We're extremely lucky to have Nicholas Tollervey leading a session combining music theory, genetic algorithms and python. Come to this month's Algorithmic Art to find out more!
We're extremely lucky to have Nicholas Tollervey (http://ntoll.org/about/) leading a session combining music theory, genetic algorithms and python.
Like several approaches to computer intelligence, genetic algorithms are inspired by how nature itself works. Just as natural selection and mutation allow species to evolve to solve emerging challenges, genetic algorithms evolve code to better solve challenges we might set. Here's the enthusiastic Daniel Shiffman's first of a video series introducing genetic algorithms.
"Can a computer compose musical counterpoint?"
Algorithms that generate art - whether visual or musical - must strike a delicate balance between being boringly predictable, and unbearably noisy and random. Interesting creations lie between these two extremes .. but can simple algorithms really create music that we'd enjoy listening to?

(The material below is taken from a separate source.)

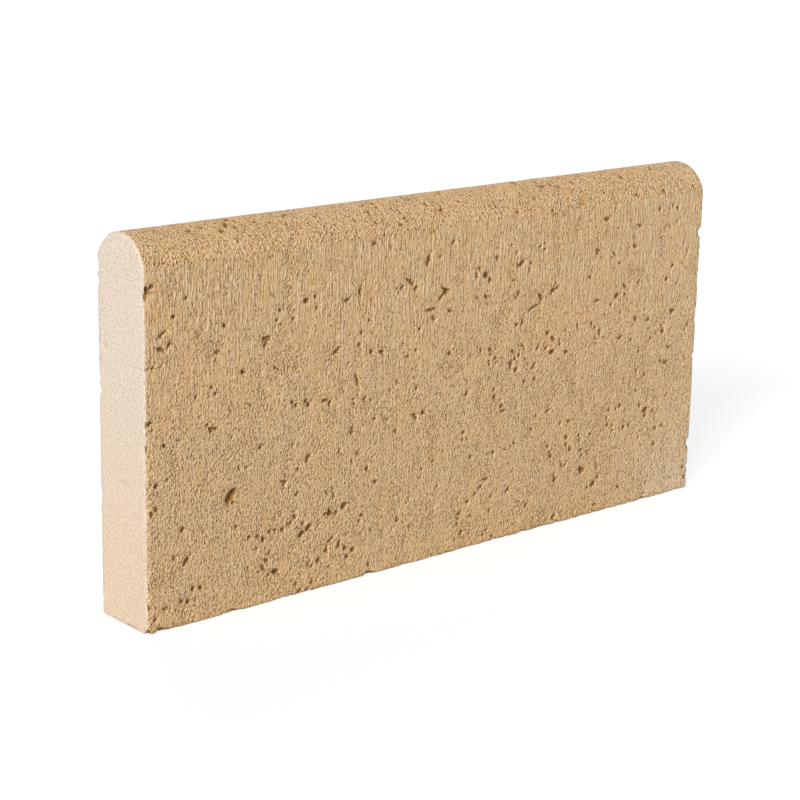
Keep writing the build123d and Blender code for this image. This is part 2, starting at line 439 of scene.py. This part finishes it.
def block_skin(sizes):
    """Points, squares, depth of the hollows, which the material paints as shade, and torn share of the whole
    block.
    The sharp block is rounded. Each point then sinks against the way out by the sum of slow unevenness,
    grit, a ledge where the skin is torn, the marks, the bites and the crumbs of the arrises. Nothing is
    raised, so all stays in the CAD box. Cells and depths are in millimetres."""
    slow_depth = 0.10
    wave_depth = 0.05
    grit_depth = 0.035
    crumb_depth = 0.16
    arris_crumb_depth = 0.3
    outline = Outline(sizes)
    sharp, squares = sharp_block(outline, sizes.cell / MM)
    wear = smoothstep(-0.2, 0.8, lattice_noise(sharp, cell=14.0, seed=11))
    wear *= smoothstep(-0.6, 0.5, lattice_noise(sharp, cell=3.0, seed=12))
    radius = (sizes.arris_radius + sizes.arris_wear * wear) / MM
    points, outward = round_arrises(outline, sharp, radius)

    broad = 1 - smoothstep(0.5, 0.9, np.abs(outward[:, 0]))
    rows = placed_marks(outline) + scattered_marks(points, outward, count=1500, seed=21)
    marks, torn = press_marks(points, rows, seed=31)
    bites = bite_arrises(points, seed=41)
    patches = lattice_noise(points * (1, 1, 0.55), cell=9.0, seed=51)
    patches += 0.5 * lattice_noise(points * (1, 1, 0.7), cell=3.4, seed=52)
    torn = np.maximum(torn, smoothstep(0.4, 0.85, patches)) * broad

    # An arris is where the way out leaves the six square directions. The nose's own curve isn't one.
    across = np.hypot(outward[:, 1], outward[:, 2])
    turned = np.minimum(np.abs(outward[:, 0]), across)
    base_turned = np.where(outward[:, 2] < 0, np.minimum(np.abs(outward[:, 1]), -outward[:, 2]), 0)
    near_arris = smoothstep(0.05, 0.4, np.maximum(turned, base_turned))
    crumbs = lattice_noise(points, cell=1.5, seed=61)
    uneven = slow_depth * (1 + lattice_noise(points, cell=26.0, seed=71))
    uneven += wave_depth * (1 + lattice_noise(points, cell=8.0, seed=72))
    grit = grit_depth * (1 + lattice_noise(points, cell=2.4, seed=73))
    ledge = torn * (sizes.torn_depth / MM + crumb_depth * crumbs)
    arris_crumbs = near_arris * arris_crumb_depth * (1 + lattice_noise(points, cell=1.8, seed=81))
    depth = uneven * broad + grit + ledge + marks + bites + arris_crumbs
    # Depth of the hollows of marks, bites and crumbled arrises, by which the material paints shade.
    hollow_shade = marks + bites + 0.4 * arris_crumbs
    return points - outward * np.maximum(depth, 0)[:, None], squares, hollow_shade, torn


def mesh_from(name, points, squares, shares):
    """A mesh of the points, in millimetres, and squares, with each named share as a number on its points."""
    mesh = bpy.data.meshes.new(name)
    mesh.vertices.add(len(points))
    mesh.vertices.foreach_set("co", (points * MM).ravel())
    mesh.loops.add(squares.size)
    mesh.loops.foreach_set("vertex_index", squares.ravel())
    mesh.polygons.add(len(squares))
    mesh.polygons.foreach_set("loop_start", np.arange(0, squares.size, 4))
    mesh.update(calc_edges=True)
    for label, values in shares.items():
        layer = mesh.attributes.new(label, "FLOAT", "POINT")
        layer.data.foreach_set("value", values)
    return mesh


def numbers_of(items, name, per_item=1, kind=np.float64):
    """One property of all of a mesh's points, corners or faces, as one long array."""
    values = np.empty(len(items) * per_item, kind)
    items.foreach_get(name, values)
    return values


def thinned(piece, triangles, outline):
    """Collapses edges where the skin is flattest until that many triangles are left, and keeps the result.
    A point that this takes a hair outside the block's box is set back onto it."""
    piece.data.calc_loop_triangles()
    thin = piece.modifiers.new("thin", "DECIMATE")
    thin.ratio = triangles / len(piece.data.loop_triangles)
    evaluated = piece.evaluated_get(bpy.context.evaluated_depsgraph_get())
    mesh = bpy.data.meshes.new_from_object(evaluated)
    points = numbers_of(mesh.vertices, "co", per_item=3)
    low = np.array((-outline.half_length, -outline.half_thickness, 0.0)) * MM
    high = np.array((outline.half_length, outline.half_thickness, outline.height)) * MM
    mesh.vertices.foreach_set("co", np.clip(points.reshape(-1, 3), low, high).ravel())
    piece.modifiers.clear()
    crowded = piece.data
    piece.data = mesh
    bpy.data.meshes.remove(crowded)
    mesh.name = piece.name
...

Music that sounds like it came from the heart of a human, not the cold metal of a computer?
Fun Project & Challenge
Nicholas will present a fun project that uses genetic algorithms to discover solutions for contrapuntal (https://en.wikipedia.org/wiki/Contrapuntalmotion) musical exercises. On the way we'll geek-out over musical theory, explore how genetic algorithms work and pose a musical Turing-test (https://en.wikipedia.org/wiki/Turingtest).
Will you be able to tell the difference between computer generated counterpoint and that composed by a human?
I am a classically trained musician, philosophy graduate, teacher, writer and software developer. I've been programming since 1984 when I taught myself by using my school's BBC B. I've been online since 1994 and made software development my career in 2002.